Immediately after von Einem was committed to stand trial, his counsel applied for an injunction to have the trial put on permanent stay of proceedings because, the lawyer argued, it would be impossible for his client to receive a fair hearing because of the amount of public animosity towards him and the over-exposure of the committal hearing in the newspapers. The trial judge, Justice Duggan, refused the application. But there were other matters about the forthcoming trial that worried the judge. At a pre-trial hearing he ruled that the ‘similar fact evidence’ so successfully used by the Crown prosecutor in the committal hearing was inadmissible. This ruling rendered the evidence at the committal all but useless.

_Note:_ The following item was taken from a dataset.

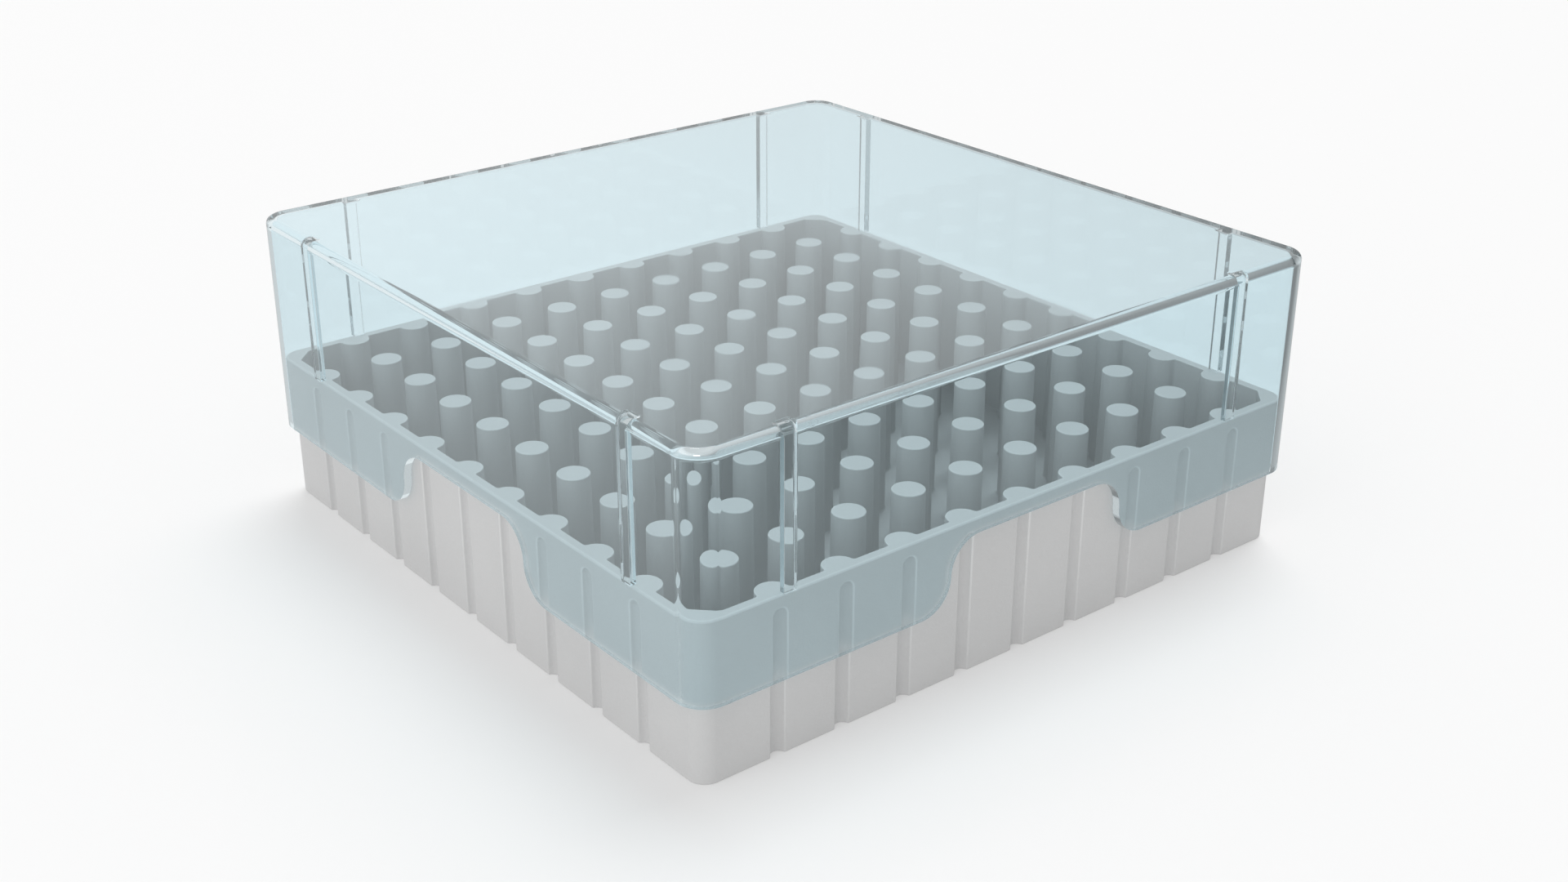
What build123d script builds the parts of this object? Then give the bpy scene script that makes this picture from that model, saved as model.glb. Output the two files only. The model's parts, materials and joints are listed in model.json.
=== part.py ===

The Crown had to resort to different tactics: it would present separate trials for the murders of Barnes and Langley. But a couple of days later the Crown withdrew the murder charge against Langley. It believed that it had a better chance trying von Einem on the Barnes murder alone, because that was the case it had the strongest evidence for. Then came the biggest blow. After lengthy consideration, Justice Duggan ruled that evidence from the Richard Kelvin murder case, for which von Einem had been convicted, had to be disallowed. Justice Duggan also ruled that any evidence about von Einem’s alleged involvement with hitchhikers and his alleged associates was inadmissible. The case was in tatters: if the Crown went to court without all this evidence, it didn’t have a prayer of gaining a conviction. On 1 February 1991 it was all over: the Crown had no choice but to enter a nolle prosequi (unwilling to pursue) on the charge of the murder of Alan Barnes.
To the detectives who had worked tirelessly on the case for years this was a bitter pill to swallow. To the parents of Alan Barnes and the other young men who were inhumanely violated and died ghastly deaths at the hands of suspected respectable citizens, it meant that their nightmare of wondering would go on. And, to many Australians, there is little doubt that ‘the Family’ of paedophiles did, and possibly still does, exist in South Australia.
Many people also believe that there are more victims as yet undiscovered – transient hitchhikers from other states and young tourists, perhaps. These people are convinced, too, that the tall blond accountant with the aristocratic name of Bevan Spencer von Einem knows where the bodies are buried and who the guilty parties are. But while he does his time in Yatala Prison, he is keeping his dark secrets to himself.
>Author’s note: Two of the three detectives who allegedly threw Dr George Duncan in the River Torrens in May 1972 and left him to drown were eventually brought to trial in 1987 in the SA Supreme Court, charged with manslaughter. After a three-week trial, both were found not guilty.